Israel will likely expand military operations in southern Lebanon and conduct occasional strikes on Beirut, but the campaign is unlikely to fundamentally alter the balance with Hezbollah and will complicate Lebanon-Israel and Iran-U.S. talks. Israel will continue striking Beirut when high-value operational opportunities emerge, particularly the targeting of senior Hezbollah commanders and leadership figures. However, such attacks will very likely remain occasional and limited as long as the Trump administration continues restraining Israel and remains invested in brokering a broader Lebanon-Israel security arrangement. To compensate for this restraint on Beirut, and to serve Netanyahu's political needs without risking the ire of the Trump administration, Israel will likely intensify ground operations in southern Lebanon, including more frequent ground incursions beyond the Yellow Line (Israeli-held areas in southern Lebanon), expanded activity north of the Litani and heavier airstrikes on urban centers in the south. However, Israel's expanded operations are unlikely to change the strategic reality: Hezbollah will retain the ability to impose costs on Israeli forces, including through the continued use of FPV drones, while the Israeli military risks overstretching the deeper it pushes into southern Lebanon. All of these dynamics will further strain the Lebanese government's ability to progress in peace talks with Israel, given that the Lebanese government has been attempting to call for a complete halt to fighting to proceed with talks and the disarmament of Hezbollah. Further Israeli-Hezbollah fighting will also weigh on ongoing talks between Iran and the United States, which have reportedly been discussing a framework to de-escalate their conflict as well as the one in Lebanon. Even if Tehran and Washington reach a deal that includes a clause to wind down fighting in Lebanon, precedent indicates that this is unlikely to hold, meaning further fighting between Israel and Hezbollah will keep a future flare-up in regional tensions on the table.

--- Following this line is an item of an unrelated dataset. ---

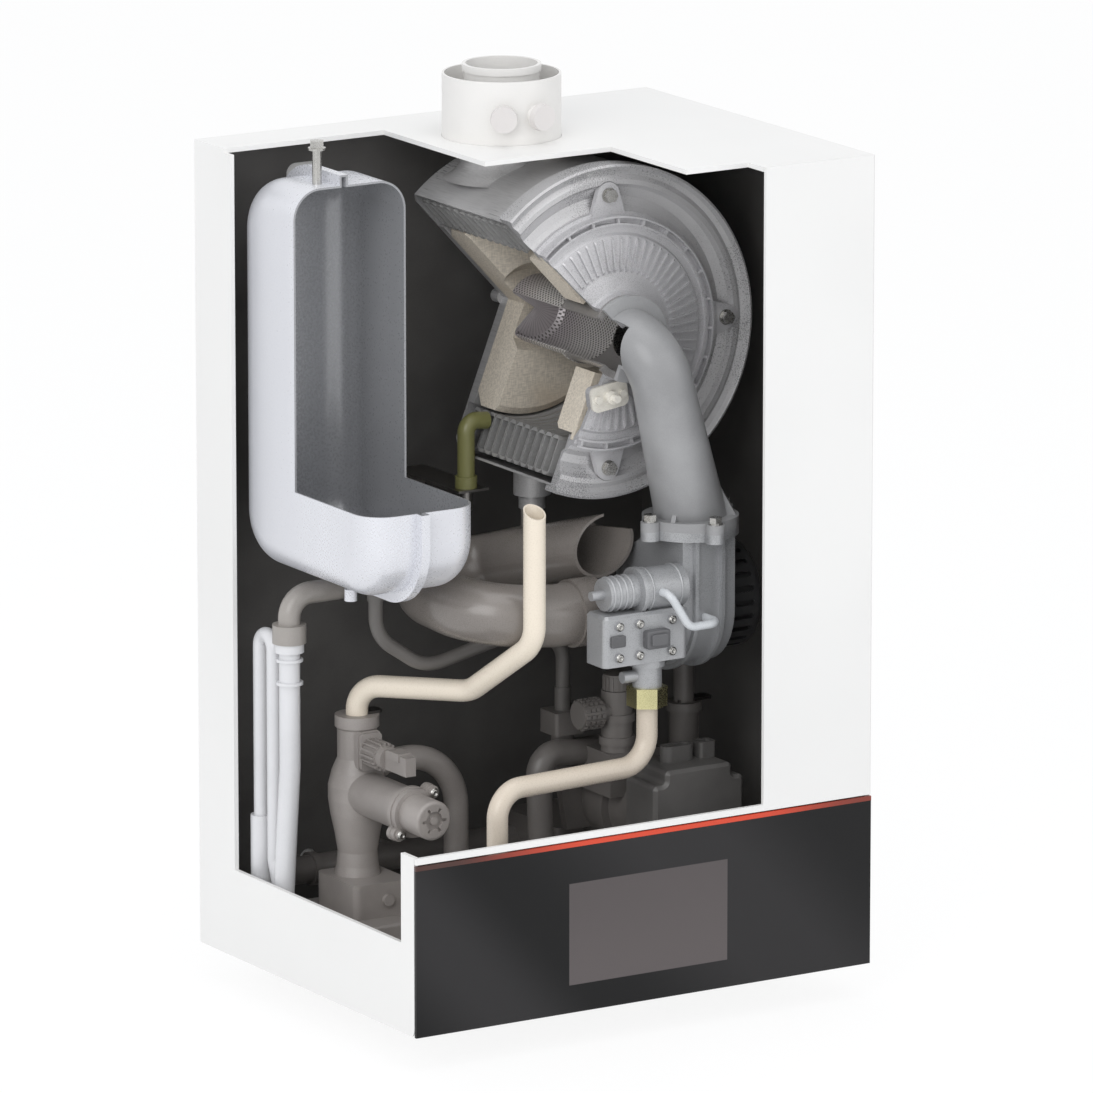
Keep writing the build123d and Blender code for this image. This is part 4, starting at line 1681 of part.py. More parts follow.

- Netanyahu will likely use expanded operations in Lebanon to offset domestic criticism and project strength ahead of Israel's election season. He has come under growing pressure from far-right allies, northern communities and security voices over the lack of a clear Lebanon strategy and the perception that he has accepted U.S.-imposed restraint at the expense of Israeli security. Limited escalation in southern Lebanon, occasional Beirut strikes and high-profile assassinations allow him to claim tactical progress against Hezbollah and restore deterrence without immediately committing to a full-scale war and undermining the Trump administration's talks with Iran.
- Media leaks indicate that the draft framework agreement between Iran and the United States to end their war includes a clause for a halt to large-scale fighting in Lebanon, but this alone is unlikely to end Israel-Hezbollah clashes. Iran has pushed for Lebanon to be included in any broader ceasefire arrangement, and the ostensible ceasefire in Lebanon in place since mid-April was explicitly meant to enable the wider U.S.-Iran negotiations. However, the professed ceasefire has only lowered the intensity of fighting, rather than coming close to ending it outright. Israel continues to insist on freedom of action against Hezbollah, while Hezbollah has made clear it will not return to a November 2024-style arrangement in which Israel continues strikes and Hezbollah largely absorbs them without retaliation. Unless Washington actively enforces restraint on Israel over a sustained period, which thus far it has not been willing to do, clashes will likely continue in southern Lebanon, with occasional Israeli strikes beyond the south and Hezbollah attacks in northern Israel.